Although Liechtenstein legalized gambling in 2010, the Government seems reluctant to let online operators launch their business in Europe’s fourth-smallest country. With a population of nearly 40,000, Liechtenstein has six retail gambling operators. At its latest meeting, the government decided to extend the online gambling ban until the end of 2028. The issuance of iGaming licenses has been prohibited for at least five more years.
As the government’s statement explained, due to various developments within the gambling industry over the last couple of years, it has taken proactive measures to restrain the growth of the sector.
Following an immediate measure introduced in 2022, no new casino operators can obtain licenses in the country until the end of 2025.
Earlier this year, in October, Liechtenstein and Switzerland concluded an agreement enabling the exchange of data on gambling suspensions between the two countries. Until then, banned gamblers from one of the two countries could visit casino establishments in the other one. Under the terms of the agreement, this is no longer possible, with the primary objective being to curb trans-border gambling tourism and ensure robust player protection mechanisms. The information-sharing agreement is expected to enter into force in 2024 when the parliamentary approval process in Switzerland will be finalized.
These measures aim to bring about further market consolidation, as explained in the latest government statement.
With that being said, the land-based gambling industry is developing at a dynamic pace in the small country. Gambling establishments in Liechtenstein have been thriving over the years. They have been a substantial source of revenue for the country’s economy. With a 34.5% gambling tax rate, Liechtenstein’s two casinos contributed CHF 19.9 million ($23 million) to the economy in 2018.
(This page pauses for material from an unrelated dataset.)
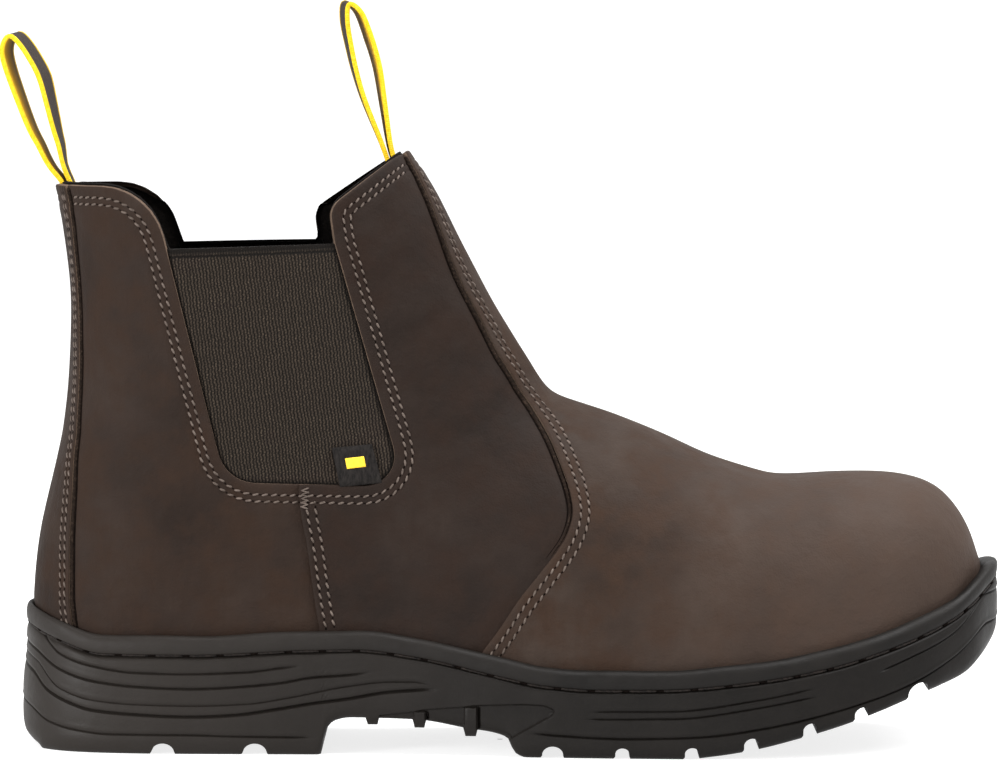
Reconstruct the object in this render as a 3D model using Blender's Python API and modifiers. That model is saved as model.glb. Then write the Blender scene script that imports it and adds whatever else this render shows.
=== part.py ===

Additionally, Deputy Prime Minister Sabine Monauni noted that taxes generated by foreign visitors to Liechtenstein’s casinos amounted to approximately CHF53 million ($53 million) in 2022, highlighting that “this is certainly a revenue that is also relevant for our budget”. She added that the government was willing to allow gambling in Liechtenstein and “find a balance between measures that reduce activity but at the same time don’t totally destroy the market”.
Referendum Participants Choose to Keep Liechtenstein’s Casinos Open
On January 29, 2023, a referendum took place in Liechtenstein, raising the question of whether casinos should be completely prohibited until 2028. Approximately 70% of the country’s eligible voters took part in the referendum.
The majority, or 73.3% of participants, voted against the amendment entering into force. If they had chosen to prohibit casinos, all existing establishments would have been forced to cease their operations within five years at the latest from the moment the amendment took effect.
The outcome was surprising to some, considering the rising concerns over increased gambling addiction among the population and the fears of damaging the country’s reputation.
As Liechtenstein does not grant licenses to online gambling operators, the government cannot prosecute players for registering and gambling at foreign sites. Similar to online gaming, sports betting remains within the “gray area”, with no retail betting locations or remote bookmakers in Liechtenstein.